Felix Alfonso Motagalvan (born February 11, 1987) is an American soccer player.

Playing career

Youth and college 

Motagalvan was born in Santa Rosa, California, grew up in Gilroy, California, and attended Gilroy High School where he was a two-time NSCAA/adidas All-American.  He played club soccer for Santa Clara Sporting Ruckus from 2004 to 2005, and was a two-year member of the Region IV Olympic Development Team and Super Y-League Select National Team.

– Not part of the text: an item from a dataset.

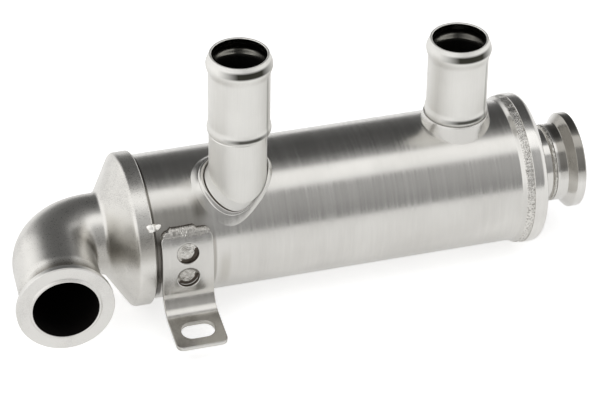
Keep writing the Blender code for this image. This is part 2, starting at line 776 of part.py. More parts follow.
slot_centre = FOOT_START + FOOT_ALONG * SLOT_SETBACK + Vector((BRACKET_X, 0, 0))
slot_form = bmesh.new()
slot_line = []
for i in range(17):
    angle = -pi / 2 + pi * i / 16
    slot_line.append(((SLOT_LENGTH - SLOT_WIDTH) / 2 + SLOT_WIDTH / 2 * cos(angle), SLOT_WIDTH / 2 * sin(angle)))
slot_line += [(-x, -y) for x, y in slot_line]
slot_face = slot_form.faces.new([slot_form.verts.new((x, y, -BRACKET_THICKNESS * 2)) for x, y in slot_line])
slot_up = bmesh.ops.extrude_face_region(slot_form, geom=[slot_face])
bmesh.ops.translate(
    slot_form,
    vec=(0, 0, BRACKET_THICKNESS * 3),
    verts=[item for item in slot_up["geom"] if isinstance(item, bmesh.types.BMVert)],
)
slot = add_cutter(
    "slot_cut", slot_form, location=slot_centre, rotation=(radians(BRACKET_FOOT_SLOPE), 0, 0)
)
combine(bracket, slot, "DIFFERENCE")

# Plug welds in the bracket's two round holes, each a little below the strip's face
PLUG_LEVELS = (("lower", -PLUG_HOLE_DROP), ("upper", PLUG_HOLE_SPACING - PLUG_HOLE_DROP))
plug_backs = add_cutter(
    "plug_back_form",
    solid_cylinder(SHELL_RADIUS + CLEARANCE, BRACKET_WIDTH, SHELL_FACETS),
    location=(BRACKET_X - BRACKET_WIDTH / 2, 0, 0),
    rotation=ALONG_BODY,
)
for label, plug_z in PLUG_LEVELS:
    hole = add_cutter(
        "plug_hole_" + label,
        solid_cylinder(PLUG_HOLE_DIAMETER / 2, SHELL_RADIUS, 24),
        location=(BRACKET_X, LEG_BACK_Y + SHELL_RADIUS / 2, plug_z),
        rotation=(radians(90), 0, 0),
    )
    combine(bracket, hole, "DIFFERENCE")
    plug_front = LEG_FRONT_Y + PLUG_RECESS
    plug = add_piece(
        "plug_weld_" + label,
        solid_cylinder(PLUG_HOLE_DIAMETER / 2 - CLEARANCE, SHELL_RADIUS / 2, 24),
        WELD,
        0.5,
        location=(BRACKET_X, plug_front + SHELL_RADIUS / 2, plug_z),
        rotation=(radians(90), 0, 0),
    )
    combine(plug, plug_backs, "DIFFERENCE")


# Weld beads
def ring_bead(name, start, width, radius, height, facets):
    """A rounded bead laid round the body on a surface of this radius."""
    outline = [(start, radius), (start + width, radius)]
    for step in range(1, 4):
        angle = pi * step / 4
        outline.append((start + width / 2 + width / 2 * cos(angle), radius + height * sin(angle)))
    return add_piece(name, turned(outline, facets), WELD, 0.5, rotation=ALONG_BODY)


ring_bead(
    "shell_end_weld",
    CAP_START_X - CLEARANCE - RING_WELD_WIDTH,
    RING_WELD_WIDTH,
    SHELL_RADIUS + CLEARANCE,
    RING_WELD_HEIGHT,
    SHELL_FACETS,
)
ring_bead(
    "outlet_neck_weld",
    OUTLET_FLANGE_X - CLEARANCE - NECK_WELD_WIDTH,
    NECK_WELD_WIDTH,
    OUTLET_NECK_RADIUS + CLEARANCE,
    NECK_WELD_HEIGHT,
    FLANGE_FACETS,
)


def edge_bead_form():
    """A bead along the bracket's top edge, as wide as the strip and rounded off at both ends."""
    start = radians(BRACKET_WRAP_ANGLE) + CLEARANCE / SHELL_RADIUS
    reach = EDGE_WELD_WIDTH / SHELL_RADIUS
    base = SHELL_RADIUS + CLEARANCE
    rings = []
    steps = 12
    for step in range(steps + 1):
        share = 2 * step / steps - 1
        swell = sqrt(max(1 - share * share, 0.04))
        x = (BRACKET_WIDTH / 2 - BRACKET_CORNER / 2) * share
        section = [(start, base), (start, base + EDGE_WELD_HEIGHT * swell)]
        for turn in (35, 65):
            angle = start + reach * swell * sin(radians(turn))
            section.append((angle, base + EDGE_WELD_HEIGHT * swell * cos(radians(turn))))
        section.append((start + reach * swell, base))
        rings.append([Vector((x, -r * cos(a), r * sin(a))) for a, r in section])
    form = bmesh.new()
    loops = [[form.verts.new(point) for point in ring] for ring in rings]
    for a, b in zip(loops, loops[1:]):
        for i in range(len(a)):
            form.faces.new((a[i - 1], a[i], b[i], b[i - 1]))
    form.faces.new(loops[0])
    form.faces.new(loops[-1])
    return form


add_piece("bracket_edge_weld", edge_bead_form(), WELD, 0.5, location=(BRACKET_X, 0, 0))

# Tack weld between the skirt's edge and the shell
tack_angle = radians(TACK_WELD_ANGLE)
tack_form = bmesh.new()
bmesh.ops.create_uvsphere(tack_form, u_segments=10, v_segments=6, radius=TACK_WELD_SIZE / 2)
tack_radius = SHELL_RADIUS + CLEARANCE + TACK_WELD_SIZE / 2
add_piece(
    "skirt_tack_weld",
    tack_form,
    WELD,
    0.5,
    location=(
        SKIRT_OVERLAP + CLEARANCE + TACK_WELD_SIZE / 2,
        -tack_radius * cos(tack_angle),
        tack_radius * sin(tack_angle),
    ),
)
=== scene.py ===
"""Looks of a shell and tube exhaust gas cooler, set on a pale studio floor.

Every visible piece is a fine surface that stands for the faceted solid of the same name. Lengths
are in metres. A shape is first written round the body's own axis, with x = 0 at the shell's inlet
end, and then moved to its place in the row frame.
"""

from math import cos, pi, radians, sin, tan

import bmesh
import bpy
import numpy as np
from mathutils import Matrix


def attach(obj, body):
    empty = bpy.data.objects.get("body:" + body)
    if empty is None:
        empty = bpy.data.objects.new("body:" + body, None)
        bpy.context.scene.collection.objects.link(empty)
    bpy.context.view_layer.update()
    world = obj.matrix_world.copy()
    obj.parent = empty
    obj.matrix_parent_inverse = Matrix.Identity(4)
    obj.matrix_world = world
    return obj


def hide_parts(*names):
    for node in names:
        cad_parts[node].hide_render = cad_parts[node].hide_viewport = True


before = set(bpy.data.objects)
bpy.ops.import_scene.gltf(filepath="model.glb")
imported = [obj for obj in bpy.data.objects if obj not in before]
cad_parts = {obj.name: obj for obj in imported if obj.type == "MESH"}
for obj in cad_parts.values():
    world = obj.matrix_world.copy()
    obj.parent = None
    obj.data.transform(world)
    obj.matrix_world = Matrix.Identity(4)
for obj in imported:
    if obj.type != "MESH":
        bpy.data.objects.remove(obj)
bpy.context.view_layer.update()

# Camera at the photograph's viewing angle
CAMERA_PLACE = (-0.2429, -0.915975, 0.739890)
CAMERA_RIGHT = (0.9584, -0.2852, 0.0151)
CAMERA_UP = (0.1525, 0.5558, 0.8171)
CAMERA_BACK = (-0.2414, -0.7808, 0.5761)
CAMERA_LENS = 177.84

camera_data = bpy.data.cameras.new("photo_camera")
camera_data.lens = CAMERA_LENS
camera_data.sensor_width = 36.0
camera_data.clip_start = 0.05
camera_data.clip_end = 20.0
camera = bpy.data.objects.new("photo_camera", camera_data)
bpy.context.scene.collection.objects.link(camera)
camera_rows = zip(CAMERA_RIGHT, CAMERA_UP, CAMERA_BACK, CAMERA_PLACE)
camera.matrix_world = Matrix([*camera_rows, (0, 0, 0, 1)])
bpy.context.scene.camera = camera
bpy.context.scene.view_settings.view_transform = "Standard"

# Where the body's axis lies in the row frame
BODY_PLACE = np.array((-0.0187, 0.053092, 0.024210))

# Main sizes, as the solids have them
SHELL_R = 0.03015
SHELL_WALL = 0.0015
SHELL_L = 0.1730
FIT = 0.0003

LONG_X = 0.0456
LONG_Y = -0.0113
LONG_TOP = 0.0852
LONG_BEAD_Z = 0.0506
LONG_STEP = 0.0007
LONG_SHIFT = 0.0005
SHORT_X = 0.1427
SHORT_TOP = 0.0697
SHORT_BEAD_Z = 0.03575
PIPE_R = 0.0126
PIPE_WALL = 0.0011
PIPE_LOW = 0.034
PIPE_TUCK = 0.0004
PIPE_TUCK_HEIGHT = 0.0034
END_BEAD_SETBACK = 0.0046
END_BEAD_WIDTH = 0.0088
END_BEAD_HEIGHT = 0.0010
STOP_BEAD_WIDTH = 0.0064
STOP_BEAD_HEIGHT = 0.0006
MOUTH_DEPTH = 0.0075
# Each pipe as x, y, top and the height of its second bead
LONG_PIPE = (LONG_X, LONG_Y, LONG_TOP, LONG_BEAD_Z)
SHORT_PIPE = (SHORT_X, 0.0, SHORT_TOP, SHORT_BEAD_Z)

LONG_NECK_X = 0.0430
LONG_PIPE_OFF = 0.0021
LONG_NECK_HEIGHT = 0.0013
SHORT_NECK_BORE = 0.0129
SHORT_NECK_LIP = 0.03365
SHORT_LIP_WIDTH = 0.0007
SHORT_FLARE = 0.0010

SKIRT_R = 0.03215
SKIRT_BORE = 0.03045
SKIRT_REACH = 0.0056
SHOULDER = 0.0013
CONE_END = 0.0108
SEAT_BORE = 0.02865
SEAT_GAP = 0.0003
ELBOW_R = 0.01705
ELBOW_BORE = 0.01465
BEND_R = 0.0187
BEND_X = -0.0148
BEND_ANGLE = radians(86.0)
ELBOW_RUN = 0.0292
ELBOW_NECK_L = 0.0060
FLANGE_L = 0.0066
FLANGE_R = 0.01985
FLANGE_BORE = 0.0137
FLANGE_NECK = 0.0155

CAP_START = 0.1686
CAP_FACE = 0.1751
CAP_R = 0.03205
CAP_SKIRT = 0.0016
CAP_WALL = 0.0018
OUT_NECK_R = 0.0153
OUT_NECK_START = 0.1721
OUT_NECK_END = 0.1857
OUT_BORE = 0.0137
OUT_FLANGE_X = 0.1845
OUT_SOCKET_END = 0.1860
OUT_COLLAR_R = 0.0165
OUT_CONE_START = 0.1891
OUT_CONE_END = 0.1922
OUT_RIM_R = 0.0203
OUT_END = 0.1961

STRIP_X = 0.0187
STRIP_W = 0.0214
STRIP_T = 0.0020
STRIP_BEND = 0.0088
STRIP_LEG = 0.0114
STRIP_SLOPE = radians(9.0)
STRIP_WRAP = radians(26.4)
STRIP_FOOT = 0.0160
STRIP_CORNER = 0.0028


# Surfaces: grids of points, worked out as whole arrays
JOIN_WITHIN = 3e-6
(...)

He played four years of college soccer at the University of California, Santa Barbara, featuring in over 50 games during his four seasons, and playing an instrumental part of the Gaucho's run to the 2006 NCAA Division I title.

During his college years he also played for Ventura County Fusion in the USL Premier Development League, scoring the winning goal in the 2009 PDL Championship Game.

Professional 

While in College Motagalvan played with the Chivas USA reserve team during 2008 and 2009.

In 2009, he was called in to preseason with the San Jose Earthquakes of the MLS. Later that year he went on to FC Dallas of the MLS to finish the 2009 season with the reserve team.

Rochester Rhinos 
He signed with Rochester Rhinos on February 16, 2010, and made his professional debut on April 10, 2010 in Rochester's season opening game against Miami FC.  Motagalvan played in 28 of the Rhinos' 30 USSF Division 2 matches, in addition to both playoff games.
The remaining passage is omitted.